I bought both of the subscriptions, Road Trips Volume 4, and currently, Daves Picks 2012.
RT.Vol 4 was the ideal perfect approach. We got a '69 show, a '73 show, a '76 show, an '82 show and an '88 show, covering a broad spectrum from 19 years of the Deads history.
In contrast, so far, the first three Daves Picks cover '77, '74 and '71 respectivley. If my prepaid copy of DaP 4 ends up being from the same general era, It's likely I'll opt out of the 2013 subscription.
I don't feel ripped off or misled in anyway. I feel like TPTB are being forced to appease the entitlements of those who I used to refer to as tape snobs.
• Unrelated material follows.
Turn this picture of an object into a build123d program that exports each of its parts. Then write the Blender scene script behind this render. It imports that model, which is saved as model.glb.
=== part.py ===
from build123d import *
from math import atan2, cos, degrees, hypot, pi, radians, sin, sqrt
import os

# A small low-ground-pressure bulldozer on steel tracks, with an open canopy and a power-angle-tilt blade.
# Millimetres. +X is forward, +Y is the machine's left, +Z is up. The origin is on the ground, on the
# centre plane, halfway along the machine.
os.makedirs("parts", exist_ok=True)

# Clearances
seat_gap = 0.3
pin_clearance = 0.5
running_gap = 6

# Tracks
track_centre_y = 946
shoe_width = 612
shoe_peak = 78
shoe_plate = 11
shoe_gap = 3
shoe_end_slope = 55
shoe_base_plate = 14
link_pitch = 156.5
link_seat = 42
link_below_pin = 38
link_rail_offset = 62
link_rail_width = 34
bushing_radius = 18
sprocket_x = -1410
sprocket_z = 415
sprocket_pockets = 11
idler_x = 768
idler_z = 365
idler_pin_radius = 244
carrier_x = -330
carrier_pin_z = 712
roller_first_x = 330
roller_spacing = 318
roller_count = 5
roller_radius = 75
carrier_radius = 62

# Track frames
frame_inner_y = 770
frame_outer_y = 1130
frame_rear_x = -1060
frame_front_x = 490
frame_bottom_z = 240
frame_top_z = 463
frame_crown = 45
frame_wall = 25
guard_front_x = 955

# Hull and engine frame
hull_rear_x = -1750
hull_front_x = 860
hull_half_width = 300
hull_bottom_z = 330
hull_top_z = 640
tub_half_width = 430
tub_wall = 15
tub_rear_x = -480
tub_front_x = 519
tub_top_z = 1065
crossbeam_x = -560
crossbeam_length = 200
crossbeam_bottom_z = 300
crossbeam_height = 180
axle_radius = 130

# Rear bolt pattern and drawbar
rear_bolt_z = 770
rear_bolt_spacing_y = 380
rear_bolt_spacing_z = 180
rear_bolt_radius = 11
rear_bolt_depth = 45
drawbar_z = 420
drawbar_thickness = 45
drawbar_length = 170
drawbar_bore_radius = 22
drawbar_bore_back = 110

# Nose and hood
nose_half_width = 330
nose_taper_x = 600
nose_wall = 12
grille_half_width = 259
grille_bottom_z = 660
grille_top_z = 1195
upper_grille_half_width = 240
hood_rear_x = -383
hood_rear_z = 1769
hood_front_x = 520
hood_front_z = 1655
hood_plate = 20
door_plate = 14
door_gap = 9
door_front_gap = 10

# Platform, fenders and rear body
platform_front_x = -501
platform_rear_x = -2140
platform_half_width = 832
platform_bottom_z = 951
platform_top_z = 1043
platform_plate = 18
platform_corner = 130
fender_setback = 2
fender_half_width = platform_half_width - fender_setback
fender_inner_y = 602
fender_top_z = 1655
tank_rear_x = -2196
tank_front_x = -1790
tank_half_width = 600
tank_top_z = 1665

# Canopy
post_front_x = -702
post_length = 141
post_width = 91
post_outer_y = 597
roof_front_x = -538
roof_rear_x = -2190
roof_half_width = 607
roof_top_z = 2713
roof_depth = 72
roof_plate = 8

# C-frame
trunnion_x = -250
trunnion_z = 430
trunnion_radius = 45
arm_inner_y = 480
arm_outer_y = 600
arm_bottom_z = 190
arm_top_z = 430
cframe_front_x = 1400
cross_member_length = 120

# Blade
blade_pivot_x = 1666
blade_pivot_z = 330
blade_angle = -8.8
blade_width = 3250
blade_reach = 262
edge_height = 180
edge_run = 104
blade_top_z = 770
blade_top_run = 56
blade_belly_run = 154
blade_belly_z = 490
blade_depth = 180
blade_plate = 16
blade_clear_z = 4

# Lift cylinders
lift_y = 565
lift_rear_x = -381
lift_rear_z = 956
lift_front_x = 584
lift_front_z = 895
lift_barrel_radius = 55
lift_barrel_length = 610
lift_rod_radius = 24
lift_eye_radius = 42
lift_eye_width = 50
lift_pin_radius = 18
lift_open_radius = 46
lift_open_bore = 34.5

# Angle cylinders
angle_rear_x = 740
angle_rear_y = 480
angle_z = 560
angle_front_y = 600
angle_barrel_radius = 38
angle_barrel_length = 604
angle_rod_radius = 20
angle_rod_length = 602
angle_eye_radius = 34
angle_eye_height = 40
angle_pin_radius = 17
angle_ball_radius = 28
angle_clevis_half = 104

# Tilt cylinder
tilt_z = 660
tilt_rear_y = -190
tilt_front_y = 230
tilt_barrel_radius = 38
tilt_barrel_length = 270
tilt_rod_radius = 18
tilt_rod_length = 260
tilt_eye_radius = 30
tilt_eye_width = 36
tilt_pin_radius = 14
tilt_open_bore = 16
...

Granted, not a lot has been released from '71, and this is an awesome choice. Chicago was one of my favorite places to see the Dead, and most of the shows there were top notch, from all era's.
...anyways, awesome summary as always blairj! You have a true gift in writing. Lately I find myself more interested to read your essays than to actually listen to the recordings they accompany.
If Dave's Picks 2013 announces it's first release as being anything, but '71-'79, count me in. Variety is the spice of life.
This will actually be the fourth Fall '71 Keith recording to be released.
Lest we not forget the short lived download series and the one from 10/26/71...
Download Series Vol. 3
But no matter, obviously does not take away from a stellar show!